Colby who is not.......
3/17/2005 8:40 pm
Well... I have been putting off responding to these comments all day... these are the types of comments that deserve an honest answer... So lets start at the top and work our way down.|
Sheena... yes we are going to counseling together. We go once a week and have been doing so since December. Unfortunately... it won't do any good unless both people are at a point where they are willing to do what needs to be done. I know that I am where I need to be... or at least that is what our counselor has told me in private.
I don't know exactly why she has shut herself down... but last week at our counseling session she said that she realized that she had built up a wall and that she was working on trying to take it back down... I am sure that is not easy for her as I know it is not easy for me.
As far as my secrets about why I feel the way I do about myself... well just hang around long enough... I might talk about them someday.
u look good n me... I am sure that I would... sorry I couldn't resist the wise guy remark in reference to your handle... I have been wanting to say that now for some time and finally got my opportunity... lol. Seriously though, it is wierd that so many of you have picked up on the idea of writing to my wife. I had my individual counseling session last night and I brought up this exact idea to my counselor and he thought that it was a great idea... so starting real soon I am going to be keeping a journal just for my wife so that she can read if if she so chooses... I can honestly say I am looking forward to doing that but at the same time am aprehensive.

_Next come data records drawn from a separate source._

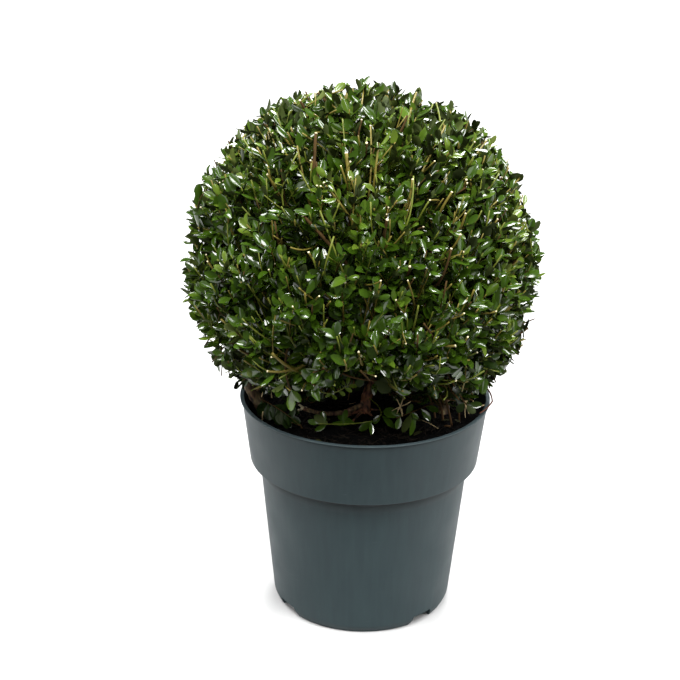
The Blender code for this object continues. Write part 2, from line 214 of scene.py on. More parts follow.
def around(angle: Array, distance: Array | float, height: Array | float) -> Array:
    """Points by their angle from +X in radians, their distance from the axis and their height."""
    places = np.broadcast_arrays(distance * np.cos(angle), distance * np.sin(angle), height)
    return np.stack(places, axis=-1)


def fibonacci(count: int) -> Array:
    """Directions spread evenly over a ball by the golden angle, from its top down.

    Args:
        count: How many.

    Returns:
        Unit vectors, one in each row.
    """
    index = np.arange(count)
    height = 1.0 - 2.0 * (index + 0.5) / count
    return around(index * GOLDEN_ANGLE, np.sqrt(1.0 - height * height), height)


def nearest(places: Array, wanted: Array) -> Array:
    """The row of the place that is nearest to each wanted point."""
    return np.argmin(np.linalg.norm(wanted[..., None, :] - places, axis=-1), axis=-1)


def lattice_noise(points: Array, grain: float, seed: int) -> Array:
    """Smooth seeded noise in space.

    Args:
        points: Points, along the last axis.
        grain: The size of one lump, in the points' unit.
        seed: Which noise.

    Returns:
        One value for each point, from -1 to 1.
    """
    table = np.random.default_rng(seed).uniform(-1.0, 1.0, NOISE_VALUES)
    scaled = points / grain + NOISE_SHIFT
    cell = np.floor(scaled).astype(np.int64)
    share = scaled - cell
    share = share * share * (3.0 - 2.0 * share)
    total = np.zeros(points.shape[:-1])
    for corner in range(8):
        step = np.array((corner & 1, corner >> 1 & 1, corner >> 2))
        keys = (cell + step) * CELL_PRIMES
        mixed = keys[..., 0] ^ keys[..., 1] ^ keys[..., 2]
        weight = np.prod(np.where(step == 1, share, 1.0 - share), axis=-1)
        total += table[mixed % NOISE_VALUES] * weight
    return total


def gnarled(grain: float, depth: float, seed: int) -> Relief:
    """The relief of a limb's skin, by the size and the height of its lumps in millimetres."""
    return lambda points, _: lattice_noise(points, grain * MM, seed) * depth * MM


# Pieces, limbs and leaves


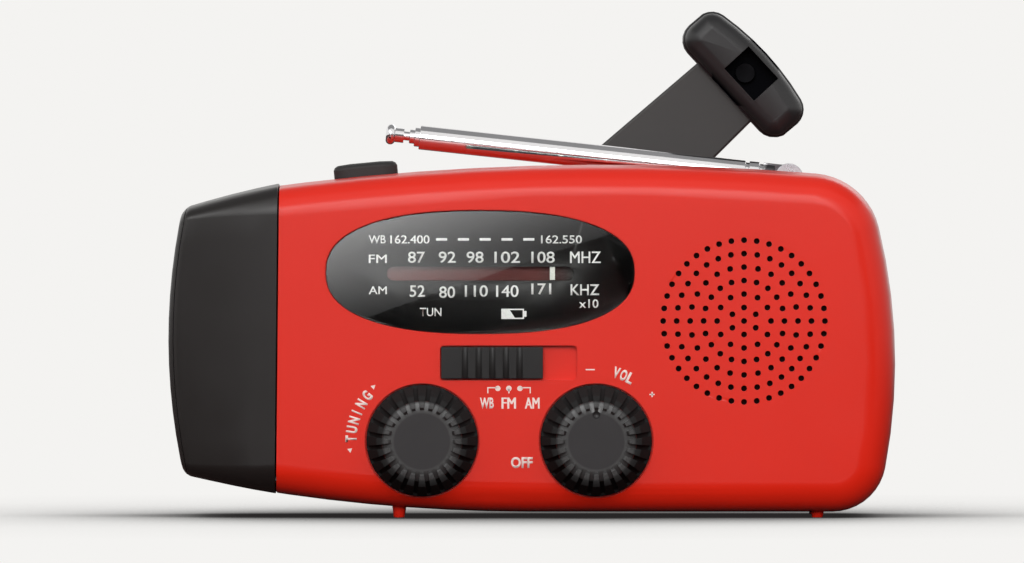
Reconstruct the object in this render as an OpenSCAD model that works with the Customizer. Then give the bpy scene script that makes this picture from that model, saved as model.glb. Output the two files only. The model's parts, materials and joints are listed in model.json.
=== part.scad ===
// Crank-and-solar pocket radio with a torch in its left end.
// X runs along the case, torch end negative. Y runs from the dial side (negative) to the
// back panel. Z is up. The origin is on the table, under the middle of the whole radio.

/* [Case] */
// Overall length, torch end to loudspeaker end
case_l = 128.2; // [120:0.1:156]
// Height of the case, without its feet
case_h = 61.3; // [58:0.1:74]
// Depth of the case, front face to back panel
case_d = 40; // [39:0.5:48]
// Moulded wall of the case
wall = 2; // [1.6:0.1:2.4]
// Height of the foot nubs under the level part of the base
foot_h = 0.8; // [0.5:0.1:2]
// Distance of the joint between the shells behind the front face
split_d = 15; // [15:0.5:15.5]
// Reach of the rounded edge along the front and the back face
edge_in = 5.5; // [3:0.1:6]
// Depth of the rounded edge
edge_d = 5; // [3:0.1:5]
// Draft of the case sides at the rounded edges
draft = 0.4; // [0:0.05:0.8]
// Upper corner radius at the loudspeaker end
high_r = 12.5; // [9:0.5:16]
// Lower corner radius at the loudspeaker end
low_r = 9.5; // [8:0.5:13]

/* [Torch head] */
// Length of the head on the centre line
head_l = 19.5; // [17:0.1:24]
// Thickness of the bezel round the end
bezel_t = 0.9; // [0.6:0.1:1.5]
// Lens height
lens_h = 39; // [30:0.5:41]
// Lens width
lens_w = 21; // [16:0.5:24]
// Distance between the three lamps
lamp_pitch = 13; // [12.8:0.1:13.2]

/* [Dial] */
// Window width
dial_w = 54.3; // [48:0.1:56]
// Window height
dial_h = 21.7; // [20:0.1:23]
// Dial centre below the top of the case
dial_down = 18.9; // [17.5:0.1:20]
// Width of the pointer slot
scale_l = 32.9; // [31:0.1:34]

/* [Knobs] */
// Knob base radius
knob_r = 9.8; // [8:0.1:10]
// Knob height over the front face
knob_out = 6.5; // [5:0.1:8]
// Number of grip ribs round a knob
knob_ribs = 24; // [12:1:30]
// Knob centres above the base
knob_up = 12.8; // [12.5:0.1:15]

/* [Band switch] */
// Slot length
slot_l = 24.1; // [22:0.1:25]
// Slot height
slot_h = 6.1; // [5:0.1:7]
// Slider length
slider_l = 17.9; // [16:0.1:18]

/* [Loudspeaker] */
// Loudspeaker radius
speaker_r = 18; // [16:0.1:18.5]
// Radius of one grille hole
hole_r = 0.52; // [0.4:0.01:0.7]
// Distance between the rings of holes
ring_pitch = 2.37; // [2.2:0.01:2.5]

/* [Antenna] */
// Pivot to the tip
antenna_l = 72; // [66:0.5:74]
// Radius of the outer tube
antenna_r = 2.15; // [2.1:0.05:2.4]
// Lift of the folded antenna over level
antenna_lift = 6.2; // [5:0.1:8]

/* [Crank] */
// Hub centre to grip centre
crank_r = 56.2; // [48:0.1:60]
// Angle of the arm over level in the stored position
crank_up = 42.7; // [30:0.1:60]
// Arm thickness
arm_t = 3; // [2.4:0.1:4]
// Arm width at the grip
arm_w = 13.6; // [12:0.1:15]
// Length of the grip behind the arm
grip_d = 16; // [12:0.5:22]
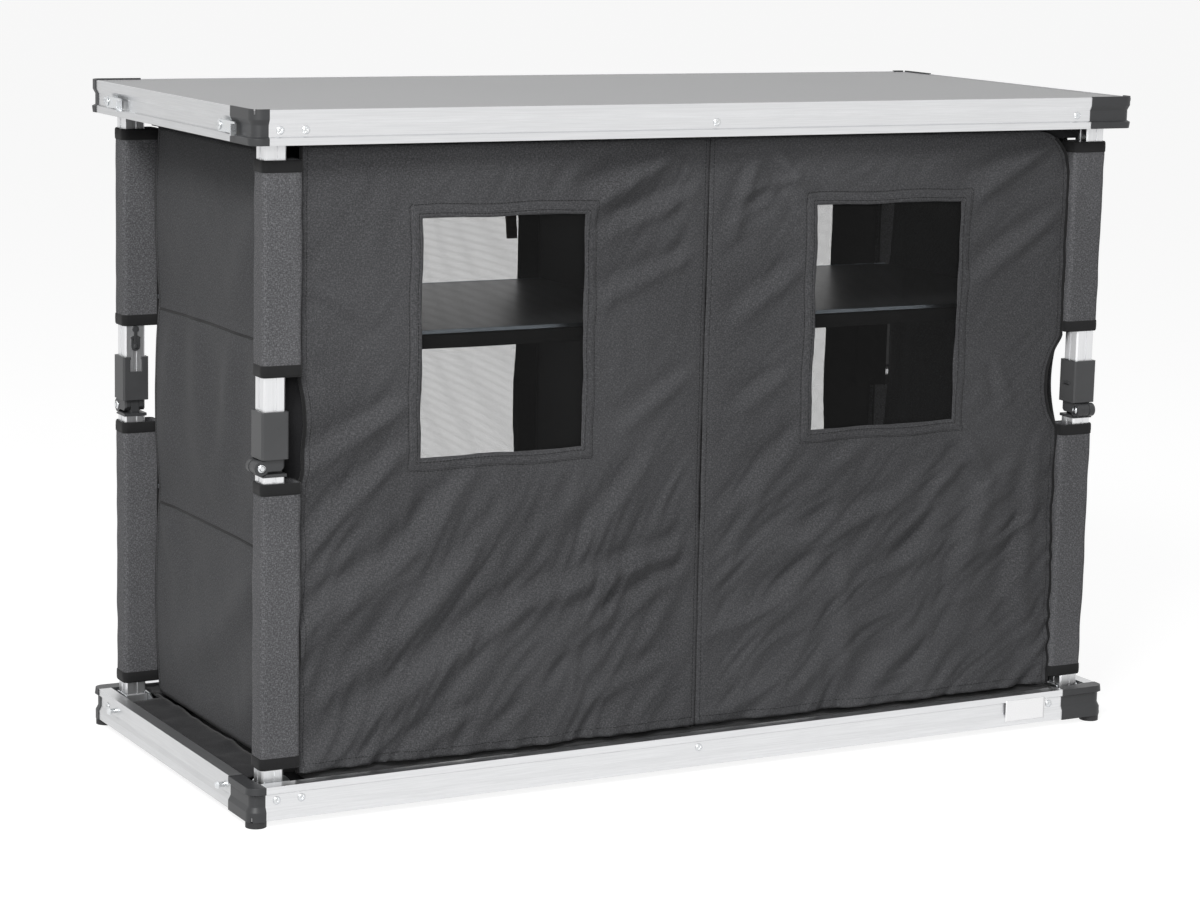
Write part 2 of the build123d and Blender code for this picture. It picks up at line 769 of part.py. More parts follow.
def floor_tub():
    """Cloth floor on the base board, with walls up to a rim that reaches the rails."""
    floor = base_z + board_inside + cloth_gap
    rim = base_z + half_case - tub_rim_drop
    x = side_plane - panel_cloth - cloth_gap
    y = tub_half_depth
    outer_x = case_width / 2 - cap_proud - rail_width - cloth_gap
    outer_y = case_depth / 2 - cap_proud - rail_width - cloth_gap
    tub = box_at(-x, x, -y, y, floor, rim)
    tub = tub - box_at(-x + cloth, x - cloth, -y + cloth, y - cloth, floor + cloth, rim + 1)
    brim = box_at(-outer_x, outer_x, -outer_y, outer_y, rim - cloth, rim)
    brim = brim - box_at(-x + cloth, x - cloth, -y + cloth, y - cloth, rim - cloth - 1, rim + 1)
    tub = tub + brim
    for side in range(4):
        room = box_at(-leg_inset, tub_leg_reach, -leg_inset, tub_leg_room, rim - 2 * cloth, rim + 1)
        tub = tub - leg_place(side, room)
    return tub


def shelves(height):
    boards = []
    outer = side_plane - panel_cloth - cloth_gap
    inner = cloth + shelf_middle_gap
    for hand in (-1, 1):
        low, high = min(hand * outer, hand * inner), max(hand * outer, hand * inner)
        boards.append(box_at(low, high, -shelf_half_depth, shelf_half_depth,
                             height - shelf_thickness / 2, height + shelf_thickness / 2))
    return boards


# Lower case half
for number, name in enumerate(side_names):
    save("bottom_rail_" + name, bottom_rail(number))
    save("top_rail_" + name, to_top(bottom_rail(number)))
bottom_corners = [bottom_corner(number) for number in range(4)]
bottom_brackets = [bottom_bracket(number) for number in range(4)]
fasteners = bottom_fasteners()
save("bottom_corners", bottom_corners)
save("feet", [foot(number) for number in range(4)])
save("base_board", bottom_board())
save("bottom_brackets", bottom_brackets)
save("bottom_fasteners", fasteners)
save("catch_pins", catch_pins())

# Upper case half
save("top_corners", [to_top(piece) for piece in bottom_corners])
save("worktop_board", to_top(bottom_board()))
save("top_brackets", [to_top(piece) for piece in bottom_brackets])
save("top_fasteners", [to_top(piece) for piece in fasteners] + hook_pivots())
for number, end in ((3, "left"), (1, "right")):
    for place, order in zip(hook_places(number), ("near", "far")):
        save("hook_" + end + "_" + order, hook(number, place))

# Legs
for number, name in enumerate(leg_names):
    save("lower_tube_" + name, lower_tube(number))
    save("lower_knee_" + name, lower_knee(number))
    save("lower_sleeve_" + name, sleeve(number, lower_sleeve_bottom, lower_sleeve_top))
    save("upper_tube_" + name, upper_tube(number))
    save("upper_knee_" + name, upper_knee(number))
    save("upper_sleeve_" + name, sleeve(number, upper_sleeve_bottom, upper_sleeve_top))
    save("collar_" + name, collar(number))

# Cabinet
save("door_left", door(-1))
save("door_right", door(1))
save("side_cloth_left", side_cloth(-1))
save("side_cloth_right", side_cloth(1))
save("back_cloth", back_cloth())
save("divider_cloth", divider_cloth())
save("top_skirt", top_skirt())
save("floor_tub", floor_tub())
save("lower_shelves", shelves(lower_shelf_height))
save("upper_shelves", shelves(upper_shelf_height))
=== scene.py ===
import math
import bpy
import bmesh
import numpy as np
from mathutils import Matrix, Vector


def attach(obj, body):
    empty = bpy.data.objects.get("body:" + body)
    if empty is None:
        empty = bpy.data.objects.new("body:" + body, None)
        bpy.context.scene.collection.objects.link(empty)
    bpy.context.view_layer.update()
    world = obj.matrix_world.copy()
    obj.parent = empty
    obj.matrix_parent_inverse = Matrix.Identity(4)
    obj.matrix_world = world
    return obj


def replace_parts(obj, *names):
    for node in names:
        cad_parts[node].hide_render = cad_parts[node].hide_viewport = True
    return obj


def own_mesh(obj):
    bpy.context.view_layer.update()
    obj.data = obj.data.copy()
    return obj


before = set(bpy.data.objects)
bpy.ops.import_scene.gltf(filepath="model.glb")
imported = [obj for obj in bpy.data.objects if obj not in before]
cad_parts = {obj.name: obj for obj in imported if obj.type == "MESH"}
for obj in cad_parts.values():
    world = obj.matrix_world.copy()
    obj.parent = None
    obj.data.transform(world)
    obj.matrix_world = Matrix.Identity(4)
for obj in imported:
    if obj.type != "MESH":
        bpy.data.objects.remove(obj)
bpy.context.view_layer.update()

mm = 0.001

# Sizes taken from the part, in metres

case_width = 1.180
case_depth = 0.510
stand_height = 0.800
leg_x = 0.552
leg_y = 0.217
leg_corners = {"front_left": (-1, -1), "front_right": (1, -1), "back_right": (1, 1), "back_left": (-1, 1)}
side_names = {-1: "left", 1: "right"}
shelf_levels = (0.306, 0.540)
cabinet_low = 0.050
cabinet_high = 0.7462
cloth_thickness = 0.0011
door_edge = 0.5207
door_gap = 0.0006
door_plane = -0.2212
door_crown = 0.006
door_high = 0.757
door_corner = 0.055
window_width = 0.207
window_low = 0.402
window_high = 0.674
window_shift = -0.009
scallop_low = 0.382
scallop_high = 0.498
scallop_depth = 0.022
left_scallop_depth = 0.007
side_scallop_depth = 0.014
side_front = -0.2024
side_rear = 0.183
side_plane = 0.5288
back_plane = 0.2068
back_hole_x = (0.028, 0.450)
back_hole_z = (0.110, 0.690)
tub_levels = (0.0140, 0.0442, 0.0462)
tub_wall = (0.5265, 0.1955)
tub_brim = (0.5715, 0.2365)
sleeve_reach = 0.031
sleeve_half = 0.0145
sleeve_spans = {"lower": (0.060, 0.385), "upper": (0.505, 0.742)}
knee_height = 0.4035
knee_offset = 0.015
knee_half = 0.0128
pivot_face = 0.5928
pivot_y = (-0.187, 0.167)
pivot_steps = ((0.5860, 0.5900, 0.0050), (0.5895, 0.5930, 0.0030))
rail_head_levels = {"bottom": 0.030, "top": stand_height - 0.023}
groove_face = 0.004
shelf_x = (0.0030, 0.5270)
shelf_strips_y = ((-0.1936, -0.1916), (0.1916, 0.1936))
shelf_half = 0.0024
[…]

I am glad you are enjoying my posts.
CoolbyR... ok at first it was ok... but your starting to scare me... I think you might be hanging out on my blog just a little bit too much... joking... please don't ever take me too seriously when it comes to things like that.
I have not forced the issue of hugs, kisses, etc. with my wife ever since she let it be known that it was not wanted. She would not even hold my hand when the counselor asked her if she would be willing to do that one evening during one of our counseling sessions. I think that one of the first things that I write to her in my journal is just about how much I still desire for her to be physically close to me... not necesarily sexually, but for instance just sitting side beside on the couch watching TV, etc... can't wait until the day I can post on this blog... "My wife held my hand today"
If I really believe that my wife would fight harder if I backed off a little I would give it another try... notice I said another try... the last time I tried that it just made her feel like giving up... since she felt like I was giving up...
Anyway... thanks for your friendship...
3/19/2005 1:18 pm
Perhaps her guilt has ate away at her so much , she had no other way to deal with it, but to close herdelf off.The mind is a powerful thing , it can work for you , and against you.
How many times have you had a thought or feeling, and even though you know it`s not really right , you go with it,only to find it`s hard to undo????